Schon seit einiger Zeit spukte die Idee bei uns herum, mal einen besonderen „lost place“ zu fotografieren: das alte Stadtbad in Krefeld. Am 05.10.2019 war es dann so weit – wir gehörten zu einer Gruppe von 20 Personen, die an einer Fotosafari teilnehmen durften.
Auf dem Weg durch die Neusser Strasse ahnt man noch gar nicht, was einen in dem Bad erwarten wird. Die Umgebung in Hauptbahnhofnähe ist geprägt von einem multikulturellen Umfeld, günstigen Modegeschäften und türkischen Friseuren. Die Fassade des Bades ist schlicht, erst auf den 2. Blick erkennt man den Schriftzug „Stadtbad Krefeld“.
Der lange Gang dann in Richtung des riesigen Komplexes (8000 qm) lässt ahnen, dass der Besucher es mit einem Mix aus 70- er Jahre Charme und pompöser Architektur der Kaiserzeit zu tun bekommt.
Die Fenster hier fehlen, es ist ein wenig frisch. Dennoch spiegeln die Säulenverzierungen wider, welche Detailverliebtheit hier am Werke war.
Direkt nach dem ehemaligen Eingang sieht man ein Bild, das die ehemalige Silbermedailliengewinnerin der olympischen Spiele in Rom, Wiltrud Urselmann, zeigt.
Das Stadtbad besteht aus wesentlich mehr Räumen, als viele modernere Schwimmbäder. Es wurde im Jahr 1890eröffnet und kostete 900 000 Mark. Damals galt es als das luxuriöseste Schwimmbad im gesamten Kaiserreich. Da viele Menschen damals keine eigene Möglichkeit zum Baden hatten, konnten sie hier für einen kleinen Obulus baden – entweder in privaten Räumen mit wunderschön gefliesten Wänden – oder in kleinen, mit Vorhängen abgetrennten Kabinen.
Es exisitiert sogar ein Kaiserbad, wobei nicht sicher ist, ob er diesen Raum jemals nutzte.
Die Wand des Kaiserbades ist mit Engeln verziert.
An vielen Stellen sieht man ein überaus spannendes Aufeinandertreffen ehemals modernen Elementen und dem Pomp der Kaiserzeit.

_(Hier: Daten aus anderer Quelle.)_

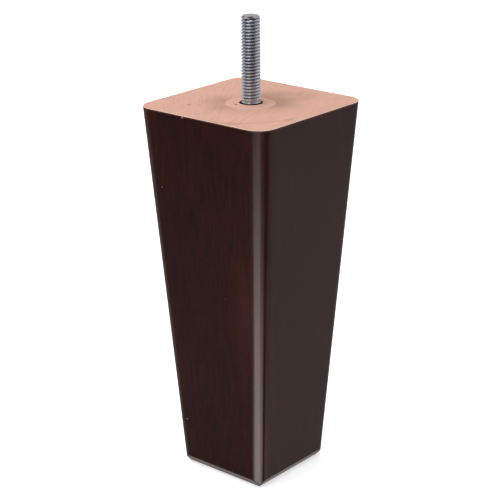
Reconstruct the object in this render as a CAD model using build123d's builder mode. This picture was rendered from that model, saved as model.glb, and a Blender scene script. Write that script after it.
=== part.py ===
from build123d import *

import os
from math import radians, tan

# Tapered square furniture foot: a solid hardwood body with a hanger bolt standing out of its top.
# Millimetres, +Z up. The origin is the centre of the base, where the foot meets the floor, and the
# machine thread of the hanger bolt points up into the furniture. X and Y are square to the faces.

# Hardwood body
height = 156.0
top_width = 65.0
base_width = 43.2
corner_radius = 6.9

# The saw-cut top is bare and its rim is only just broken. The base has a planar bevel on each side.
top_arris = 0.4
base_bevel_inset = 2.5
base_bevel_angle = 53.0

# Machine thread end of the hanger bolt, M8, as a plain cylinder over the thread crests
stud_diameter = 7.8
stud_reach = 34.8
stud_tip_chamfer = 0.8

# Plain middle of the hanger bolt, which shows a little above the wood
collar_diameter = 7.1
collar_reach = 0.8

# Wood screw end of the hanger bolt, at its mean diameter, with its point
wood_screw_diameter = 6.7
wood_screw_length = 34.6
wood_screw_point_length = 7.0

# Seat bored into the top of the body: a relief around the bolt, then a pilot hole that it bites into
relief_gap = 0.84
relief_depth = 5.6
pilot_spare_depth = 2.0
pilot_drill_angle = 118.0

# Levels and sizes that follow from the values above
stud_top = height + stud_reach
collar_top = height + collar_reach
relief_floor = height - relief_depth
screw_tip = relief_floor - wood_screw_length
screw_taper_start = screw_tip + wood_screw_point_length
pilot_floor = screw_tip - pilot_spare_depth
stud_radius = stud_diameter / 2
stud_tip_radius = stud_radius - stud_tip_chamfer
collar_radius = collar_diameter / 2
screw_radius = wood_screw_diameter / 2
relief_radius = stud_radius + relief_gap
drill_point_height = screw_radius / tan(radians(pilot_drill_angle / 2))
bevel_inner_reach = base_width / 2 - base_bevel_inset
bevel_slope = tan(radians(base_bevel_angle))

# One block. Each side plane shows the foot from one side, so a cut drawn there is made four times.
side_planes = [Plane.XZ.rotated((0, 0, turn)) for turn in (0, 90, 180, 270)]

with BuildPart() as foot_body:
    Box(top_width, top_width, height, align=(Align.CENTER, Align.CENTER, Align.MIN))

    # The four tapering faces
    for side_plane in side_planes:
        with BuildSketch(side_plane):
            with BuildLine():
                Polyline(
                    (base_width / 2, 0),
                    (top_width / 2, height),
                    (top_width / 2, 0),
                    close=True,
                )
            make_face()
    extrude(amount=top_width, both=True, mode=Mode.SUBTRACT)

    # The rounds run up the four slanting corners, and then the rim of the top is broken
    fillet(foot_body.edges().filter_by(Plane.XY, reverse=True), corner_radius)
    top_face = foot_body.faces().sort_by(Axis.Z)[-1]
    chamfer(top_face.outer_wire().edges(), top_arris)

    # Each base bevel is one plane, cut after the rounds, so the bevels meet in mitres that cut across
    # the corner rounds and leave a base with four sharp corners.
    for side_plane in side_planes:
        with BuildSketch(side_plane):
            with BuildLine():
                Polyline(
                    (bevel_inner_reach, 0),
                    (base_width, (base_width - bevel_inner_reach) * bevel_slope),
                    (base_width, 0),
                    close=True,
                )
            make_face()
    extrude(amount=top_width, both=True, mode=Mode.SUBTRACT)

    # Stepped seat of the hanger bolt, with the cone that the drill leaves at the bottom
    with Locations((0, 0, height)):
        CounterBoreHole(
            radius=screw_radius,
            counter_bore_radius=relief_radius,
            counter_bore_depth=relief_depth,
            depth=height - pilot_floor,
        )
    with Locations((0, 0, pilot_floor)):
        Cone(
            bottom_radius=0,
            top_radius=screw_radius,
            height=drill_point_height,
            align=(Align.CENTER, Align.CENTER, Align.MAX),
            mode=Mode.SUBTRACT,
        )

# Hanger bolt, turned about Z: chamfered machine thread end, plain collar, pointed wood screw end
with BuildPart() as hanger_bolt:
    with BuildSketch(Plane.XZ):
        with BuildLine():
            Polyline(
                (0, stud_top),
                (stud_tip_radius, stud_top),
                (stud_radius, stud_top - stud_tip_chamfer),
                (stud_radius, collar_top),
                (collar_radius, collar_top),
                (collar_radius, relief_floor),
                (screw_radius, relief_floor),
                (screw_radius, screw_taper_start),
                (0, screw_tip),
                close=True,
            )
        make_face()
    revolve(axis=Axis.Z)

foot_body.part.label = "foot_body"
hanger_bolt.part.label = "hanger_bolt"

os.makedirs("parts", exist_ok=True)
export_step(foot_body.part, "parts/foot_body.step")
export_step(hanger_bolt.part, "parts/hanger_bolt.step")
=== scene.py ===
"""Dresses the tapered furniture foot: lacquered body, bare end-grain top and zinc-plated hanger bolt.

Everything is in metres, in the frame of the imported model: the base stands on z = 0 and +Z points up along
the foot. Azimuth 0 is seen from -Y, and azimuth 90 from +X. The finishes work in millimetres.
"""

import logging
import math
from dataclasses import dataclass
from enum import Enum
from typing import Callable, Sequence, Union

import bpy
from mathutils import Matrix, Vector, noise


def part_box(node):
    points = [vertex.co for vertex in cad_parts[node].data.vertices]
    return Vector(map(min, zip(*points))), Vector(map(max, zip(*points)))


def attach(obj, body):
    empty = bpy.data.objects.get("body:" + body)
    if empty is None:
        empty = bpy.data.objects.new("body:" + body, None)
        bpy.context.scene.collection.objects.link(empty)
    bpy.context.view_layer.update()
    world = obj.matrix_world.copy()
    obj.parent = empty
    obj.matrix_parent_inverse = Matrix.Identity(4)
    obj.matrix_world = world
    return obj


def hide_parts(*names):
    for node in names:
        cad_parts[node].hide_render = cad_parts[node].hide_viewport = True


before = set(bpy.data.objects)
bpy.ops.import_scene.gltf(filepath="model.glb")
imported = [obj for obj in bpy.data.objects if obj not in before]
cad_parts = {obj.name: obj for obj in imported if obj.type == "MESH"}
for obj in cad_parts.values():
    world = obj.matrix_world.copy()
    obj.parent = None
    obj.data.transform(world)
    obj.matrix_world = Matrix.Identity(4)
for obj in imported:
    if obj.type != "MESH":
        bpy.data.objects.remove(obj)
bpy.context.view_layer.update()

LOG = logging.getLogger("foot")
MM = 0.001
# How near, in metres, vertices lie to a cut, to their doubles and to the seam of a thread
CUT_REACH = 1e-7
MERGE_REACH = 1e-7
SEAM_REACH = 1e-6

Triple = tuple[float, float, float]
Colour = Triple
Span = tuple[float, float]
ProfilePoint = tuple[float, float]
Plug = Union["Value", bpy.types.NodeSocket, float, Triple]

UP: Triple = (0.0, 0.0, 1.0)
DOWN: Triple = (0.0, 0.0, -1.0)


class Side(Enum):
    """The four tapering sides, each by the direction that it faces."""

    FRONT = (0.0, -1.0)
    RIGHT = (1.0, 0.0)
    BACK = (0.0, 1.0)
    LEFT = (-1.0, 0.0)


class Coat(Enum):
    """What a face of the body is finished with, by its material slot."""

    LACQUER = 0
    BARE_TOP = 1
    BORE = 2


# Mesh helpers


def deselect() -> None:
    """Deselects every object."""
    bpy.ops.object.select_all(action="DESELECT")


def take(piece: bpy.types.Object) -> None:
    """Makes one object the only selected and the active one.

    Args:
        piece: The object to work on next.
    """
    deselect()
    piece.select_set(True)
    bpy.context.view_layer.objects.active = piece


def edit(piece: bpy.types.Object) -> None:
    """Enters edit mode on one object with its vertices selectable and all of it selected.

    Args:
        piece: The object to edit.
    """
    take(piece)
    bpy.ops.object.mode_set(mode="EDIT")
    bpy.ops.mesh.select_mode(type="VERT")
    bpy.ops.mesh.select_all(action="SELECT")


def leave_edit() -> None:
    """Goes back to object mode."""
    bpy.ops.object.mode_set(mode="OBJECT")


def apply_modifiers(piece: bpy.types.Object) -> None:
    """Applies every modifier of one object, in order.

    Args:
        piece: The object that carries them.
    """
    take(piece)
    for modifier in list(piece.modifiers):
        bpy.ops.object.modifier_apply(modifier=modifier.name)


def close_mesh(piece: bpy.types.Object) -> None:
    """Merges doubled vertices and points every face outwards.

    Args:
        piece: A closed shell.
    """
    edit(piece)
    bpy.ops.mesh.remove_doubles(threshold=MERGE_REACH)
    bpy.ops.mesh.normals_make_consistent(inside=False)
    leave_edit()


def cut_away(piece: bpy.types.Object, place: Triple, normal: Triple) -> None:
    """Cuts a solid or a tube along a plane, drops what lies beyond and closes the cut.

    Args:
        piece: What is cut.
        place: A point of the plane.
        normal: The direction of what goes.
    """
    edit(piece)
    bpy.ops.mesh.bisect(
        plane_co=place, plane_no=normal, use_fill=True, clear_outer=True, threshold=CUT_REACH
    )
    leave_edit()


def combine(target: bpy.types.Object, tool: bpy.types.Object, operation: str) -> None:
    """Joins, cuts or trims one solid by another, and deletes the tool.

    Args:
        target: The solid that stays.
        tool: The solid that shapes it.
        operation: UNION, DIFFERENCE or INTERSECT.
    """
    modifier = target.modifiers.new("combine", "BOOLEAN")
    modifier.operation = operation
    modifier.solver = "EXACT"
    modifier.object = tool
    apply_modifiers(target)
    bpy.data.objects.remove(tool, do_unlink=True)


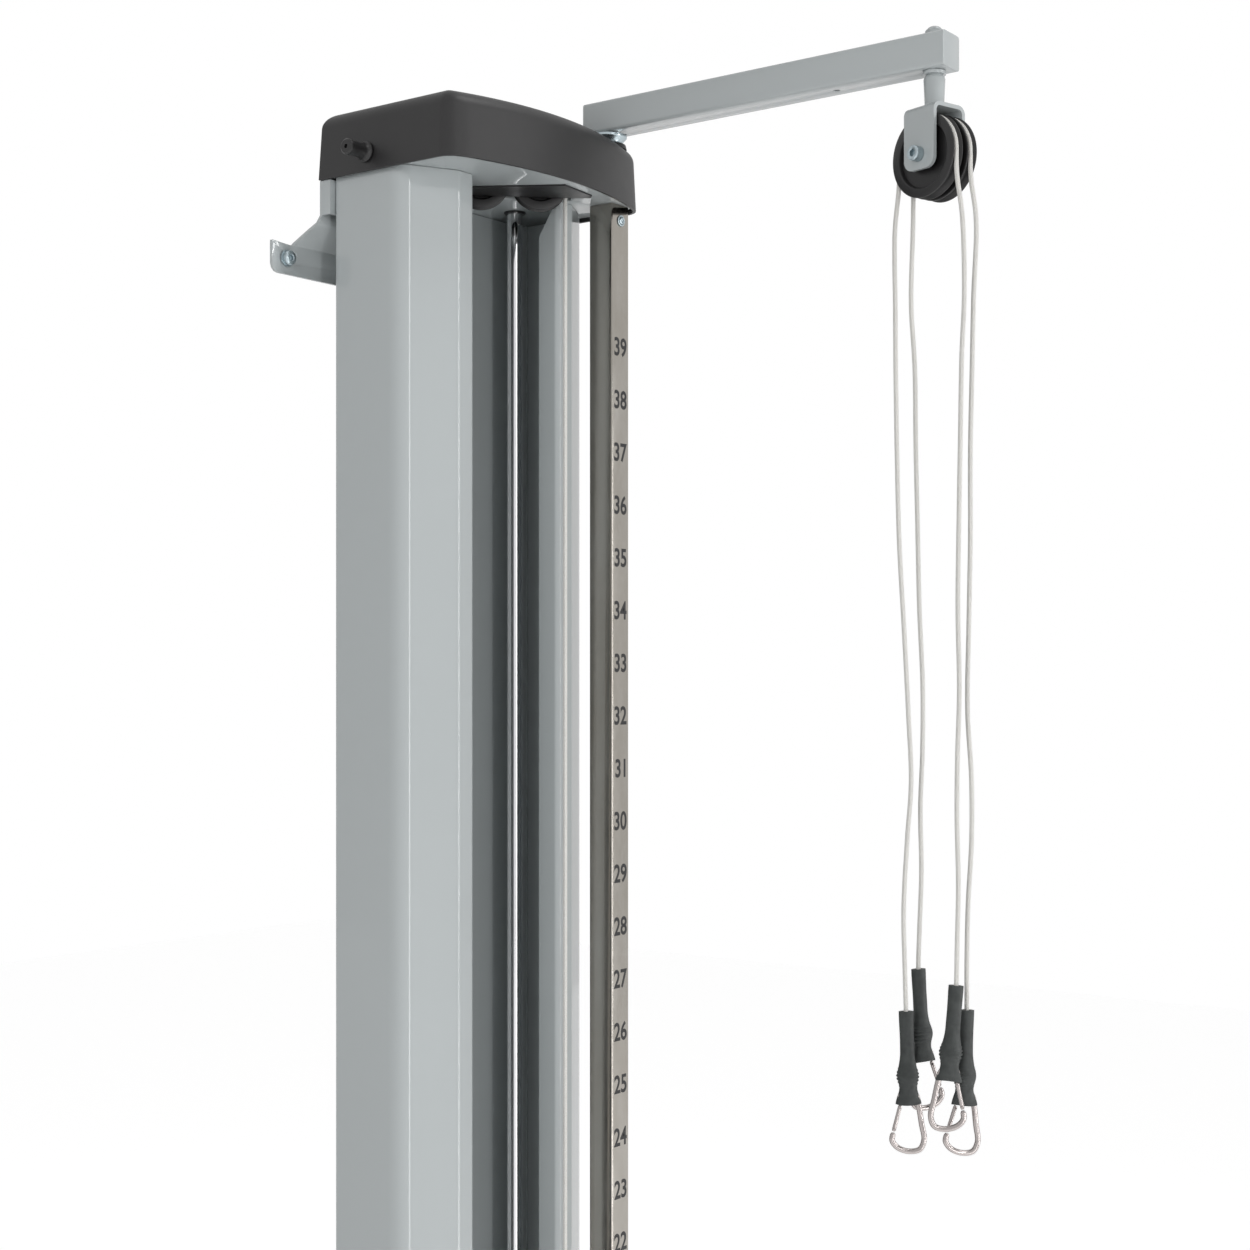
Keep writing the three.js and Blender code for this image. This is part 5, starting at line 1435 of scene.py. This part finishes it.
class PULLEY_OT_carriage(bpy.types.Operator):
    """Make the sliding carriage with its plunger, fork and pulley"""

    bl_idname = "pulley.carriage"
    bl_label = "Carriage"

    def execute(self, context):
        make_carriage()
        return {"FINISHED"}


class PULLEY_OT_arm(bpy.types.Operator):
    """Make the arm, its pivot, the yoke and the two sheaves"""

    bl_idname = "pulley.arm"
    bl_label = "Arm and yoke"

    def execute(self, context):
        make_arm()
        make_yoke(context.scene.pulley_rope)
        return {"FINISHED"}


class PULLEY_OT_ropes(bpy.types.Operator):
    """Make the hanging ropes with their sleeves, hooks and gates"""

    bl_idname = "pulley.ropes"
    bl_label = "Hanging ropes"

    def execute(self, context):
        make_hanging_ropes(context.scene.pulley_rope, context.scene.pulley_hook)
        return {"FINISHED"}


OPERATORS = (
    PULLEY_OT_finishes, PULLEY_OT_stage, PULLEY_OT_ropes, PULLEY_OT_casing, PULLEY_OT_head, PULLEY_OT_fixings,
    PULLEY_OT_pole, PULLEY_OT_weights, PULLEY_OT_reeving, PULLEY_OT_carriage, PULLEY_OT_arm,
)


class PULLEY_PT_panel(bpy.types.Panel):
    """Lists the steps that build the pulley tower"""

    bl_idname = "PULLEY_PT_panel"
    bl_label = "Wall pulley"
    bl_space_type = "VIEW_3D"
    bl_region_type = "UI"
    bl_category = "Pulley"

    def draw(self, context):
        column = self.layout.column(align=True)
        for operator in OPERATORS:
            column.operator(operator.bl_idname)


def register():
    """Registers the settings, operators and panel."""
    for name, group in GROUPS.items():
        bpy.utils.register_class(group)
        setattr(bpy.types.Scene, name, bpy.props.PointerProperty(type=group))
    for kind in (*OPERATORS, PULLEY_PT_panel):
        bpy.utils.register_class(kind)


def unregister():
    """Removes what register added."""
    for kind in reversed((*OPERATORS, PULLEY_PT_panel)):
        bpy.utils.unregister_class(kind)
    for name, group in GROUPS.items():
        delattr(bpy.types.Scene, name)
        bpy.utils.unregister_class(group)


def main():
    """Builds the scene."""
    register()
    for operator in OPERATORS:
        group, name = operator.bl_idname.split(".")
        getattr(getattr(bpy.ops, group), name)()


if __name__ == "__main__":
    main()
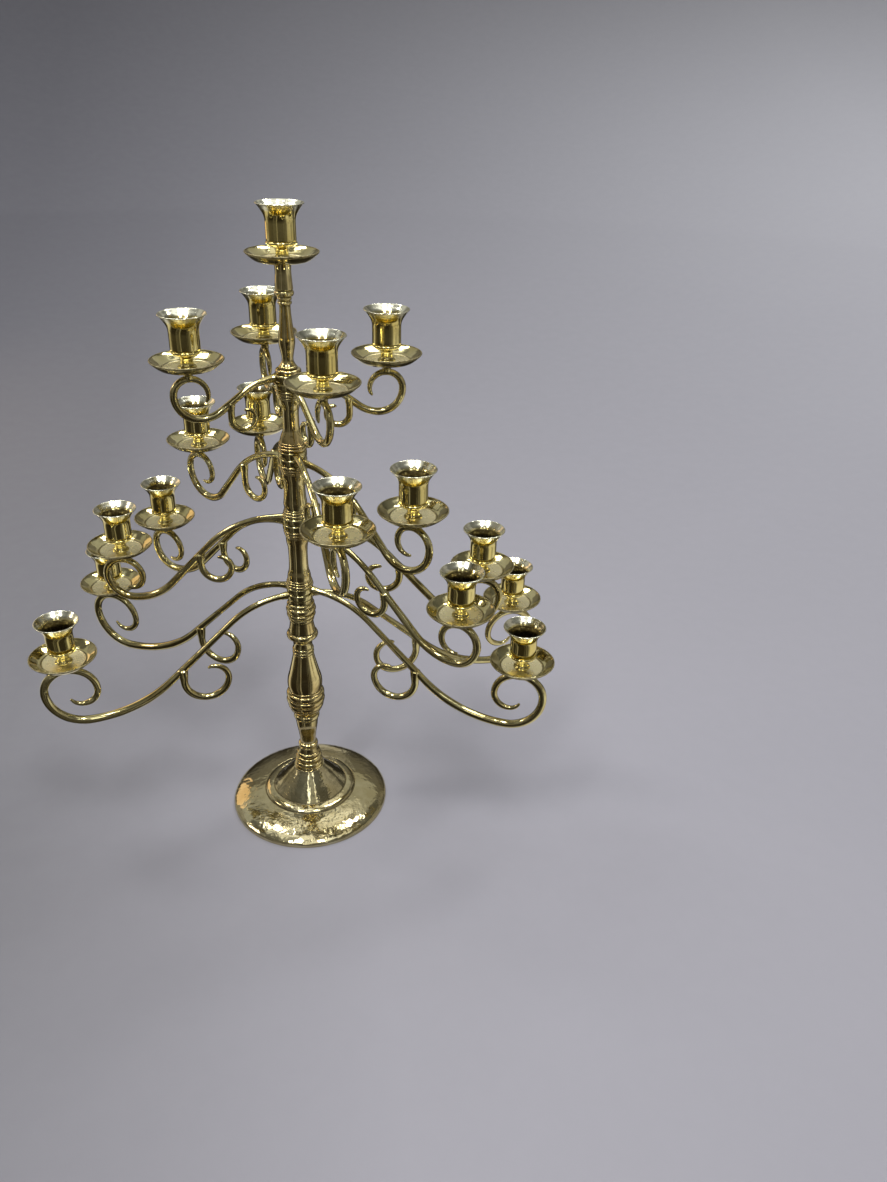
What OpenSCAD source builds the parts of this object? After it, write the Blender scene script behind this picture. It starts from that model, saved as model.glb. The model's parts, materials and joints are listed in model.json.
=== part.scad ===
// Tabletop candelabra of polished brass: a turned stem on a domed foot, four tiers of
// two-armed brackets that swing on a tie rod, and a candle cup in a drip pan on every
// arm and on top of the stem. Millimetres, +Z up, origin on the axis under the foot.

/* [Foot] */
// Radius of the foot
foot_r = 84; // [80:1:95]
// Height of the foot
foot_h = 45; // [42:1:50]
// Outer radius of the moulding round the foot's cone
moulding_r = 48.5; // [47:0.5:50]
// Wall thickness of the foot
foot_wall = 3; // [2.5:0.25:3.5]

/* [Stem] */
// Radius of the tie rod
rod_r = 4; // [3.5:0.25:4]
// Radius of the hub rings and of the column ends beside them
hub_r = 13; // [12.5:0.25:14]
// Widest radius of the lower baluster
bulb_r = 18; // [17:0.5:20]
// Radius at the waist of the lower, middle and upper column
waist_r = [9.2, 10, 7.4]; // [7:0.1:10.5]
// Height of the underside of the top pan
top_seat_z = 573.5; // [568:0.5:580]

/* [Cup and pan] */
// Radius of the drip pans
pan_r = 31; // [30:0.5:31]
// Height of the drip pans
pan_h = 8; // [7.5:0.25:9]
// Thickness of the drip pans
pan_t = 1.2; // [1:0.1:1.5]
// Radius of the candle bore in the cups
candle_r = 11.25; // [11:0.05:11.5]
// Radius of the cups' flared rims
rim_r = 20; // [19:0.5:20.5]
// Height of the cups' rims over the underside of the pans
rim_h = 45; // [44:0.5:47]

/* [Brackets] */
// Height of one hub ring
ring_h = 6.6; // [6.2:0.1:6.8]
// Rod diameter of the arms where they leave the ring
root_d = 6; // [5.5:0.25:6.25]
// Height of the boss between each scroll and its pan
boss_h = 6; // [5:0.5:7]
// How much higher the upper ring carries its pans than the lower ring
pan_step = 3.5; // [0:0.5:4]

/* [Tier 1, the top tier] */
// Height of the middle of the two hub rings
hub_z1 = 473; // [471:0.5:474]
// Mean height of the pans' rims
pan_z1 = 498; // [496:0.5:500]
// Distance of the pans from the stem's axis
reach1 = 85.5; // [84:0.5:88]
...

Überall assen sich Details entdecken. Die mit 3 Stunden angesetzte Fotosafari ist randvoll mit immer neuen Entdeckungen. Ich brauche durchaus Zeit, mich auf diesen speziellen Ort einzulassen und sowohl das große Ganze als auch die vielen Details wahrzunehmen.
An vielen Stellen wird man an seine Kindheit erinnert – so ein Schild gibt es wohl in jedem Schwimmbad.
Die Fliesen wurden in einem Zeitraum von zwei Jahren von einer Brennerei exklusiv für das Stadtbad angefertigt. Leider verschwinden immer wieder Fliesen, so dass die alte Schönheit wesentlich mehr als unbedingt nötig bröckelt. Das Tragen eines Helmes ist Pflicht.
Viele Armaturen sind noch erhalten – ich kann mir gut vorstellen, wie hier früher Menschen hingingen, um sich den Staub der Woche abzuwaschen.
Der Ruhesaal der römisch – irischen Bäder wurde auch nach der Schließung dieses Bereiches noch von einer Herrenloge genutzt. Die Decke leuchtet noch immer in einem intensiven blau – goldenen Farbton, die Bilder an den Stirnseiten sind ebenfalls noch farbintensiv, blättern aber leider teilweise ab.
Durch die zerschlagenen Fenster und Türen sieht man, wie sich die Natur die direkte Umgebung zurück erobert.
Es gab zwei große Schwimmbereiche: ein Damenbad und ein Herrenbad. Das Herrenbad ist größer als das Damenbad und schloss erst 2000.
Nach dem Erdbeben von 1992 musste das Damenbad den Betrieb einstellen, da es weit reichenden Schaden genommen hatte. Heute dient das Schwimmbecken als Rahmen für eine Kunstinstallation.
Der Außenbereich, das ehemalige Freibad, ist durch das Innere des Gebäudes zugänglich. Hier setzt sich der Charakter des Gebäudes fort, allerdings überwiegt die nüchterne Nachkriegsatmosphäre.
Die Wasserflächen sind teilweise zugewachsen. Der Bereich ist nur von ein paar Häusern her einzusehen.
Das Stadtbad Krefeld kann im Rahmen von Führungen oder Fotosafaris besucht werden. Beides muss über den Verein freischwimmer e.V. gebucht werden.